The attentive ears of a nation portrayed in Nehemiah become the subject matter of our devotion in chapter 6. Elizabeth raises several questions, "Do we listen attentively when God's Word is in the air? Are our collective hearts, like the restored Israelites, yearning to hear and understand God's Word? Do we have a deep desire to know what God's Word means for us personally and as a united church body (regardless of denomination)?" To listen to God is to love Him in unity. Nehemiah wrote: "Do not grieve, for the joy of the Lord is your strength" (Nehemiah 8:10).

The Proverbs 31 woman is the focus of our meditation in chapter 7. The woman sees a light in the dark. She loves God with confidence. Elizabeth excels in exhorting women to seek light in the darkness of day-to-day life, and to love God with confidence. This would lead them to know Him as Most High.

Chapter 8 is on the bread of adversity. The ten lepers, all men, who stood at a distance and called out in a loud voice, "Jesus, Master, have pity on us!" had faith in Jesus and tried to know Him as the Healer. They were all thankful, for Jesus healed them all, but "only one returned with a heart of true gratitude and worship." The story of the leper who returned to show his gratitude and worship is used to illustrate the bread of adversity and the water of affliction (Isaiah 30:20). Elizabeth writes from her own life,

I love hearing other people's testimonies. Yet there were times when I felt a tad jealous of others' profound conversion stories. My testimony sounded trivial by comparison: I was born and raised in a Christian home. I accepted Christ as my Savior at five, committed my life to Him at thirteen, and married a godly man at twenty. Not much excitement there. The more thrilling other people's stories were, the more I thought mine was boring.
But the Lord gave me a taste of the 'bread of adversity.' It was bitter.
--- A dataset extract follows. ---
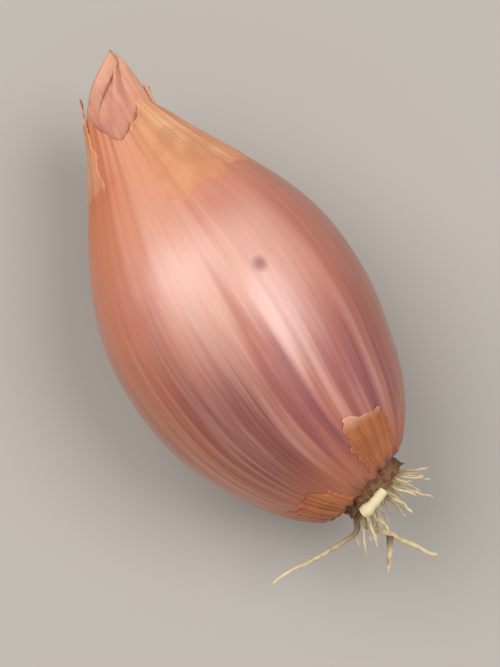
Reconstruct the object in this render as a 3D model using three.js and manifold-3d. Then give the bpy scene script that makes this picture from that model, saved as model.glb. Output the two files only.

It was hard to swallow. Once I internalized all the lessons he needed to teach me through that time in my life. I knew I had a story to tell, a message of victory. The adversity was my teacher.
When the Lord gives us adversity, he's proving that He loves us enough to want us to learn something about His character through the hardship. Through adversity is revelation, and in that revelation, strength.

How true and how encouraging and comforting these words are!

To know God as a friend is the subject matter of chapter 9. Martha opened her home to Jesus. The story of Martha and Mary tells us that it is us, and not others, who need greater change of mind. "Change my mind. Change me. Change the way I see things. Change the way I understand things. Show me where I'm wrong. Give me your mind instead." Asking for such a change is to know God as a friend. We love Him in serving, while recognizing that our view alone may not be the only correct view.

Chapter 10, the last chapter of this inspiring devotional, discusses the path of righteousness, to love God without hesitation. Seeking the path of righteousness is to know God as Alpha and Omega. Simon Peter's story of conversion, and Jesus' asking him to feed His sheep is the focus here. "When we accept the free gift of Christ, we can't give God only half of our heart. It's an all or nothing proposition," writes Elizabeth Hoekstra.


Each chapter narrates interesting incidents in the life of Elizabeth and the world she is part of. The Bible characters and the episodes in the Bible that revolve around the characters are seen directly relevant to our own life and to our world and times. The strength of the book lies in the strong personal testimony of the author revealed through her personal experience in her spiritual journey. The Bible incidents and characters provide an exemplary background and leading for us in this devotional book. Her language is easy and very encouraging. The reader is greatly encouraged. The weakness of the book is its overbearing structure or the excessive neatness of pattern.

Good devotional literature must act only as a good beginning for our meditation, not as a substitute for the Word of God. It should gently lead us away from wholly depending upon such help in our journey to knowing God. I believe that despite the explicit and at times tedious structural organization of the book, Elizabeth Hoekstra stirs in us awe for the Lord and encourages us to seek Him steadfastly.

*** *** ***

Elizabeth M. Hoekstra. A Heart After God.
Bethany House Publishers, Minneapolis, MN. 2001.